Valuing assets is a different ballgame when valuing an ongoing business as opposed to one that’s on the brink of closure. Here are a few reasons why:
- A business’s brand identity is arguably more valuable as a going concern.
- Customers are still actively coming through the door.
- Products are still in an ongoing state of service and development.
- Marketing and advertising is ongoing.
- Management is still running the operation with intimate knowledge of how to make the business work.
Valuation on a going-concern basis doesn’t necessarily mean that the business is being run at its optimum level. Frankly, you may have some better ideas about how to do that. But because you may apply more than one valuation standard to a specific transaction, looking for intrinsic value as well isn’t uncommon.
“Liquidation value” is the flip side of going-concern value. Liquidation value represents the net amount that can be gathered if the business is shut down and its assets are sold piecemeal. For example, liquidation is common in the restaurant business. If a restaurant closes, the assets such as the kitchen equipment, tables and chairs, and so on can be sold (This is, of course, assuming the owners owned the assets in the first place and the equipment wasn’t leased)
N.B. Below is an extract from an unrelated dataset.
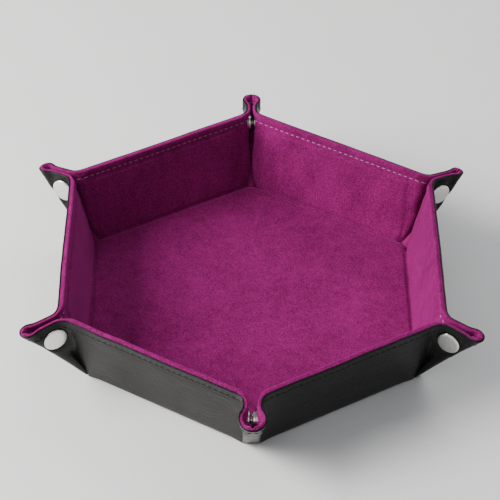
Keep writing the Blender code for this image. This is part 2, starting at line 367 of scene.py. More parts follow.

Knowing the kind of liquidation that’s taking place is important because it affects the costs connected with liquidation of the property, including commissions for those facilitating the liquidation (lawyers, accountants, auditors) and taxes at the end of the transaction. That entire outflow affects the final value of the business. Here are the gradations of liquidation value:
- Orderly liquidation: Assets are sold strategically over an orderly period of time to attract the most money for the assets.
- Forced liquidation: Usually, creditors have sued or there’s a bankruptcy filing that calls for liquidation, so everything gets dumped on the market in a hurry.
In calculating the present value of a business or property on a liquidation basis, discount the estimated net proceeds at a rate that reflects the risk involved back to the date of the original valuation.